--- GIVEN INSTRUCTION ---
Please output exactly the lines of the material from the first through the line containing "mesh.materials.append(nodes.material)", and nothing more.

--- DATA BLOCK ---
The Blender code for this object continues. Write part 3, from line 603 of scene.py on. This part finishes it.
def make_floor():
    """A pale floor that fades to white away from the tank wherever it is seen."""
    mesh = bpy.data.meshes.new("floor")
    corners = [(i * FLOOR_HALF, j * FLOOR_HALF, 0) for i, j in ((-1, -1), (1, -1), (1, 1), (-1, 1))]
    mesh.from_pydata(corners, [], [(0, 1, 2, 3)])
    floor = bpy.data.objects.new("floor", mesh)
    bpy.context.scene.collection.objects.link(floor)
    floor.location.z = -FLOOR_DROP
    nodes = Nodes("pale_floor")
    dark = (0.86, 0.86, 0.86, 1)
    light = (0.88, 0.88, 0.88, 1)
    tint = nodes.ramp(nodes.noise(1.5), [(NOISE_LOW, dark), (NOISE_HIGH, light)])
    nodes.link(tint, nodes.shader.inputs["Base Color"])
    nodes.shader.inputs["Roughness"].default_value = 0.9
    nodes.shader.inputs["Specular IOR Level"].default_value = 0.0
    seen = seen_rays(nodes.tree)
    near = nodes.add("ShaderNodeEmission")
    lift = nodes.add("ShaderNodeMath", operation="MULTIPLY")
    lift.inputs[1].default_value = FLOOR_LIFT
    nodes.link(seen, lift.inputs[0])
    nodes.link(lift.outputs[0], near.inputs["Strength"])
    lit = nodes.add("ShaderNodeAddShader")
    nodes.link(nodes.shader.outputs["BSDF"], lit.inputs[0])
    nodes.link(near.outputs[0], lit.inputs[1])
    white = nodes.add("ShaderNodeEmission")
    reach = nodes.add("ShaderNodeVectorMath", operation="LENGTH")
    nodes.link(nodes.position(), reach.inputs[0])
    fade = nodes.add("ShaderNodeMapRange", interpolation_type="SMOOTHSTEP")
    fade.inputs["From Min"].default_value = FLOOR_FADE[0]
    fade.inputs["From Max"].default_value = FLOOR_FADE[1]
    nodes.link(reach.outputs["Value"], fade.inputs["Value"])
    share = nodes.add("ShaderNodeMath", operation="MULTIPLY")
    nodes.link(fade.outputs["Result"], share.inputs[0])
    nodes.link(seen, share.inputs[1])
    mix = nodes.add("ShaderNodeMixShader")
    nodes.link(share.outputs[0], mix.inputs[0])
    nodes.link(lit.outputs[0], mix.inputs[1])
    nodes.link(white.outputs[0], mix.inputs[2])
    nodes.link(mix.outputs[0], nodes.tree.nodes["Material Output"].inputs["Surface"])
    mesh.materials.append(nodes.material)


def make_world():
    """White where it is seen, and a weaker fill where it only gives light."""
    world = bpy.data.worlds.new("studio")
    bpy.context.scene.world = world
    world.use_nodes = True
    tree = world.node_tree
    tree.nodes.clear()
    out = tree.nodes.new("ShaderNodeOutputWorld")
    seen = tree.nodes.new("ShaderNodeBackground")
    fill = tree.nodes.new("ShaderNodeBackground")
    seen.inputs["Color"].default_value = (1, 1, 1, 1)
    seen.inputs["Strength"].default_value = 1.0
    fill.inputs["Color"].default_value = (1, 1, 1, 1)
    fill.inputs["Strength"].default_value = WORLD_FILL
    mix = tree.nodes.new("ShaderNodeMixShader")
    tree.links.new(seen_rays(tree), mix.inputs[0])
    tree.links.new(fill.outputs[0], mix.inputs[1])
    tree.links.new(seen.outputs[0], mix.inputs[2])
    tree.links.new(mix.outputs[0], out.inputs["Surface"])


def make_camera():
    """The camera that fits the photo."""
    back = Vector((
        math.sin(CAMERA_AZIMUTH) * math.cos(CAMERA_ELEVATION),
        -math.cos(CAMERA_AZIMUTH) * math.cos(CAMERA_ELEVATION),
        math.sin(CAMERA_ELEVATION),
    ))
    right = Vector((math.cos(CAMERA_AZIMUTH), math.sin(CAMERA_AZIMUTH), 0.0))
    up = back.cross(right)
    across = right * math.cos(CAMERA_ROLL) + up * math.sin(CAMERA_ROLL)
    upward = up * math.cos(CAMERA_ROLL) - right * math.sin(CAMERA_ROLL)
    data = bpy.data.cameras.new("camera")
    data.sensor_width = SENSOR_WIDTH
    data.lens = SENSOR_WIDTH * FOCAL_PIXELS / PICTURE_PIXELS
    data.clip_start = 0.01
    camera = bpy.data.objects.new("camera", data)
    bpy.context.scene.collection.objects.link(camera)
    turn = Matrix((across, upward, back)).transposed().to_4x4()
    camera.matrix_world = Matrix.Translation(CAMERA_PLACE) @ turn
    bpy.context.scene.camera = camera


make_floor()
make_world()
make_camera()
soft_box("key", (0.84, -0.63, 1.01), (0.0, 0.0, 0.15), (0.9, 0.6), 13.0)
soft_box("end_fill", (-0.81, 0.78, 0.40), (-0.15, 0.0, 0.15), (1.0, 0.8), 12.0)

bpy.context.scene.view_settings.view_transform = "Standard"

--- CORRECT OUTPUT ---
The Blender code for this object continues. Write part 3, from line 603 of scene.py on. This part finishes it.
def make_floor():
    """A pale floor that fades to white away from the tank wherever it is seen."""
    mesh = bpy.data.meshes.new("floor")
    corners = [(i * FLOOR_HALF, j * FLOOR_HALF, 0) for i, j in ((-1, -1), (1, -1), (1, 1), (-1, 1))]
    mesh.from_pydata(corners, [], [(0, 1, 2, 3)])
    floor = bpy.data.objects.new("floor", mesh)
    bpy.context.scene.collection.objects.link(floor)
    floor.location.z = -FLOOR_DROP
    nodes = Nodes("pale_floor")
    dark = (0.86, 0.86, 0.86, 1)
    light = (0.88, 0.88, 0.88, 1)
    tint = nodes.ramp(nodes.noise(1.5), [(NOISE_LOW, dark), (NOISE_HIGH, light)])
    nodes.link(tint, nodes.shader.inputs["Base Color"])
    nodes.shader.inputs["Roughness"].default_value = 0.9
    nodes.shader.inputs["Specular IOR Level"].default_value = 0.0
    seen = seen_rays(nodes.tree)
    near = nodes.add("ShaderNodeEmission")
    lift = nodes.add("ShaderNodeMath", operation="MULTIPLY")
    lift.inputs[1].default_value = FLOOR_LIFT
    nodes.link(seen, lift.inputs[0])
    nodes.link(lift.outputs[0], near.inputs["Strength"])
    lit = nodes.add("ShaderNodeAddShader")
    nodes.link(nodes.shader.outputs["BSDF"], lit.inputs[0])
    nodes.link(near.outputs[0], lit.inputs[1])
    white = nodes.add("ShaderNodeEmission")
    reach = nodes.add("ShaderNodeVectorMath", operation="LENGTH")
    nodes.link(nodes.position(), reach.inputs[0])
    fade = nodes.add("ShaderNodeMapRange", interpolation_type="SMOOTHSTEP")
    fade.inputs["From Min"].default_value = FLOOR_FADE[0]
    fade.inputs["From Max"].default_value = FLOOR_FADE[1]
    nodes.link(reach.outputs["Value"], fade.inputs["Value"])
    share = nodes.add("ShaderNodeMath", operation="MULTIPLY")
    nodes.link(fade.outputs["Result"], share.inputs[0])
    nodes.link(seen, share.inputs[1])
    mix = nodes.add("ShaderNodeMixShader")
    nodes.link(share.outputs[0], mix.inputs[0])
    nodes.link(lit.outputs[0], mix.inputs[1])
    nodes.link(white.outputs[0], mix.inputs[2])
    nodes.link(mix.outputs[0], nodes.tree.nodes["Material Output"].inputs["Surface"])
    mesh.materials.append(nodes.material)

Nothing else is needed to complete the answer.